Objectif du projet IMEC : accroître les échanges commerciaux et la sécurité de ces échanges afin de renforcer les supply chains, réduire les coûts, augmenter l’efficacité des circuits d’échanges. Pour Washington, qui a poussé ce projet, il s’agit aussi de favoriser le rapprochement d’Israël et des pays du Moyen-Orient.
Le texte du protocole d’accord met également en avant le fait qu’une importance accrue sera accordée aux impacts environnementaux, sociaux et sur les gouvernements du projet, une façon de se démarquer de l’approche chinoise, beaucoup critiquée pour avoir entraîné un surendettement de certains partenaires et l’acquisition à vil prix d’infrastructures clés, comme le Sri Lanka, pays voisin de l’Inde.
Chemin de fer, câbles et « pipe » d’hydrogène vert
Annoncé lors de l’événement des dirigeants du G20 sur le « Partenariat pour l’investissement dans les infrastructures mondiales », ce corridor se matérialisera grâce à une liaison ferroviaire raccordant des ports reliant l’Europe, le Moyen-Orient et l’Asie, ainsi que de nouvelles infrastructures de connexion énergétique et numérique (lignes électriques et câble de télécommunications) et une canalisation pour l’exportation d’hydrogène « vert », selon le texte du protocole d’accord*.
Dans le détail, et sans qu’aucune précision n’ait été encore fournie sur les sources de financement et les projets précis, le texte commun évoque la construction de deux corridors distincts : le corridor Est, reliant l’Inde au Golfe arabique, et le corridor Nord reliant le Golfe à l’Europe. Il comprendra des liaisons ferroviaires fournissant un réseau de transit transfrontalier navire-rail pour compléter les réseaux de transport routiers et maritimes existants, et permettant « aux biens et services de transiter depuis, vers et entre l’Inde, les Emirats arabes unis, l’Arabie Saoudite, la Jordanie, Israël et l’Europe ».
Pour le volet connectivité et énergie, les participants s’engagent à permettre, le long de la route ferroviaire, la pose de câbles électriques et de transmission numérique ainsi que d’un « pipe » pour l’exportation d’hydrogène « propre ».
Un plan d’action et un calendrier à établir
Pour l’heure, l’IMEC n’en est qu’à ses début. Les signataires se sont engagés à travailler vite et collectivement pour préciser le projet et établir les entités coordinatrices qui seront chargées de gérer les aspects techniques, de design, de financement, juridiques ou règlementaires. Ils doivent se revoir dans les deux mois qui viennent pour établir un plan d’action et un calendrier.

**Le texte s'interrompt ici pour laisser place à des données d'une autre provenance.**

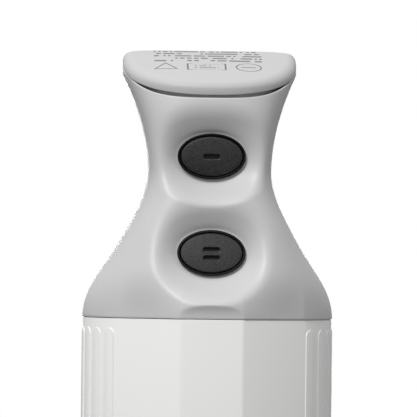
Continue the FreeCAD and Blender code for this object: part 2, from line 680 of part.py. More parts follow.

Côté financement, d’après les déclarations de certains dirigeants à la presse, rien n’est encore arrêté mais il y a fort à parier que des institutions financières multilatérales et nationales seront mobilisées car l’idée est d’embarquer des investisseurs privés dans le projet. Côté européen, Global Gateway, qui vise à catalyser 300 milliards d’euros d’investissement d’ici 2027 vers des projets d’infrastructures durables dans les pays émergents et en développement, sera donc mis à contribution.
Le lancement d’IMEC intervient au meilleur moment : les pays du Golfe, dans le cadre du Conseil de coopération du Golfe, ont accéléré les chantiers d’interconnexion ferroviaire entre leurs membres et à la faveur de la détente dans les relations entre les pays du Golfe et Israël, un projet de liaison avec le port israélien d’Haifa depuis la ville frontalière saoudienne d’Al Hadiha est aujourd’hui évoqué.
Signe que cette initiative est prise très au sérieux dans la région, la Turquie, que les deux corridors IMEC contourneraient, s’y oppose vivement et le fait savoir : « il ne peut y avoir de corridor sans la Turquie », martèle le président Recep Tayyip Erdoğan depuis le G20, plaidant que « la route la plus appropriée pour le commerce d’Est en Ouest doit passer par la Turquie ». La Turquie essaye de promouvoir un projet de corridor passant par l’Irak. Pas sûr qu’elle puisse prendre ce train-là en marche ou proposer une alternative crédible compte tenu de sa situation économique et financière.